Given material:
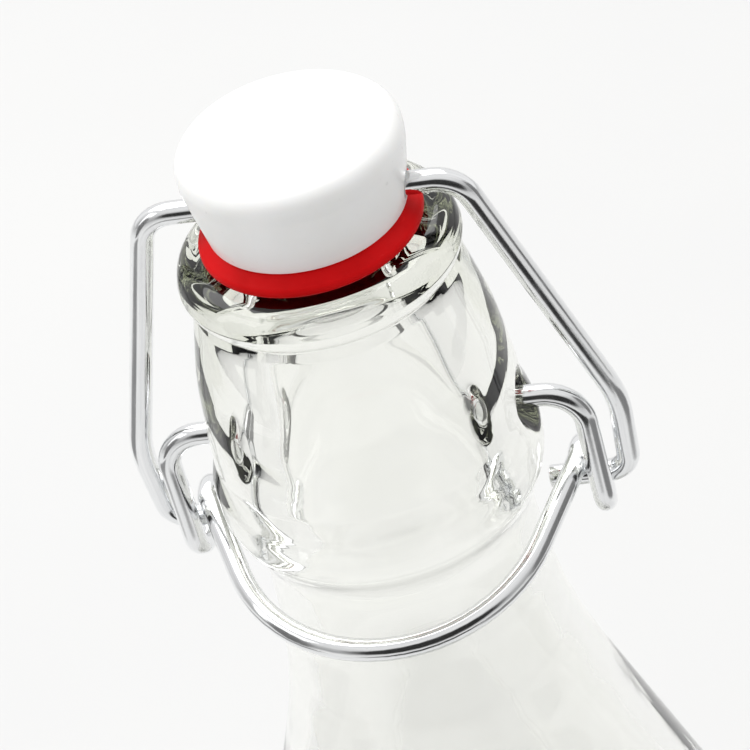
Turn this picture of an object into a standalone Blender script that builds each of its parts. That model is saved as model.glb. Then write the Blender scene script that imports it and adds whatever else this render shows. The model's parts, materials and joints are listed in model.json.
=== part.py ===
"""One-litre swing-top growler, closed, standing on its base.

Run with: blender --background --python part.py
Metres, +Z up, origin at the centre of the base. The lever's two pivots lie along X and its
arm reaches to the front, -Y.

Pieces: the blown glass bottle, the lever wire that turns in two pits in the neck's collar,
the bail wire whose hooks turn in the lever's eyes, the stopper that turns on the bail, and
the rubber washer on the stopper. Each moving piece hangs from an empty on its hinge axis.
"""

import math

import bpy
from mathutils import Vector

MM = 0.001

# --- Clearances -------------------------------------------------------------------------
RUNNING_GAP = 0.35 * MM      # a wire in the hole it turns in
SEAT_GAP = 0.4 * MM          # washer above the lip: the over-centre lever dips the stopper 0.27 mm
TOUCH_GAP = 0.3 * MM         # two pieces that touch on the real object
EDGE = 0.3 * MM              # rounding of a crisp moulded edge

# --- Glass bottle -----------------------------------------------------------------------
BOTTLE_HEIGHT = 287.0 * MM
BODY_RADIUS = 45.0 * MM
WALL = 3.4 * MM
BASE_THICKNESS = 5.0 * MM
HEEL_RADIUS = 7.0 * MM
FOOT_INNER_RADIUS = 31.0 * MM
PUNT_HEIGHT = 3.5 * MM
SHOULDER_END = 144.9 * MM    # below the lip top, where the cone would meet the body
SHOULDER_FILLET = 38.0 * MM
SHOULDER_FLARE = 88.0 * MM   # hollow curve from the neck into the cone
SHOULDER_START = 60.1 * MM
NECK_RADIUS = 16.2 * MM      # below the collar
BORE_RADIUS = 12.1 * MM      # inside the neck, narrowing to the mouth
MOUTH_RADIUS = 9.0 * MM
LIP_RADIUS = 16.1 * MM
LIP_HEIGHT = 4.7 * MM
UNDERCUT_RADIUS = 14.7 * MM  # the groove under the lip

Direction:
Please give an exact restatement of only the lines from the beginning of the material above to the line with "EDGE = 0.3 *", inclusive.

Answer in full:
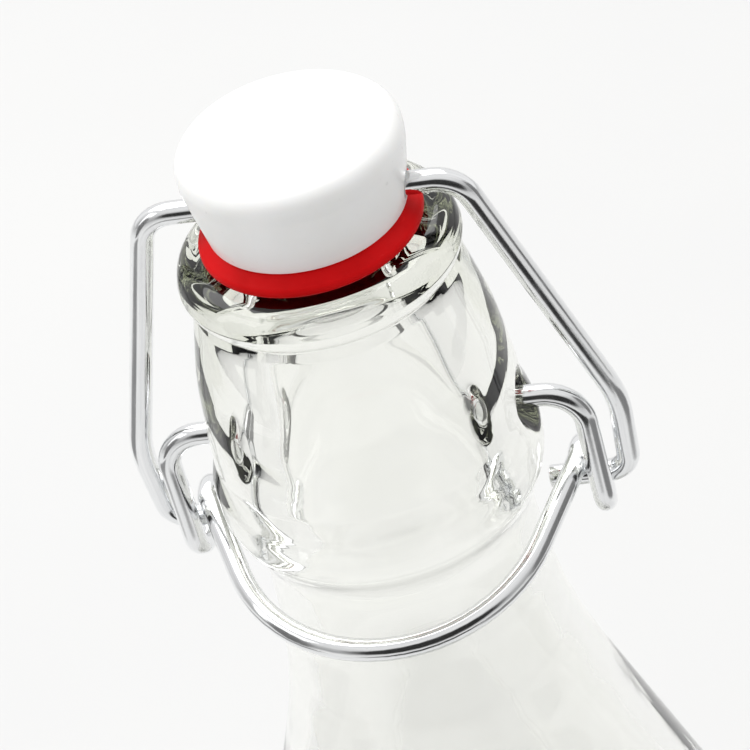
Turn this picture of an object into a standalone Blender script that builds each of its parts. That model is saved as model.glb. Then write the Blender scene script that imports it and adds whatever else this render shows. The model's parts, materials and joints are listed in model.json.
=== part.py ===
"""One-litre swing-top growler, closed, standing on its base.

Run with: blender --background --python part.py
Metres, +Z up, origin at the centre of the base. The lever's two pivots lie along X and its
arm reaches to the front, -Y.

Pieces: the blown glass bottle, the lever wire that turns in two pits in the neck's collar,
the bail wire whose hooks turn in the lever's eyes, the stopper that turns on the bail, and
the rubber washer on the stopper. Each moving piece hangs from an empty on its hinge axis.
"""

import math

import bpy
from mathutils import Vector

MM = 0.001

# --- Clearances -------------------------------------------------------------------------
RUNNING_GAP = 0.35 * MM      # a wire in the hole it turns in
SEAT_GAP = 0.4 * MM          # washer above the lip: the over-centre lever dips the stopper 0.27 mm
TOUCH_GAP = 0.3 * MM         # two pieces that touch on the real object
EDGE = 0.3 * MM              # rounding of a crisp moulded edge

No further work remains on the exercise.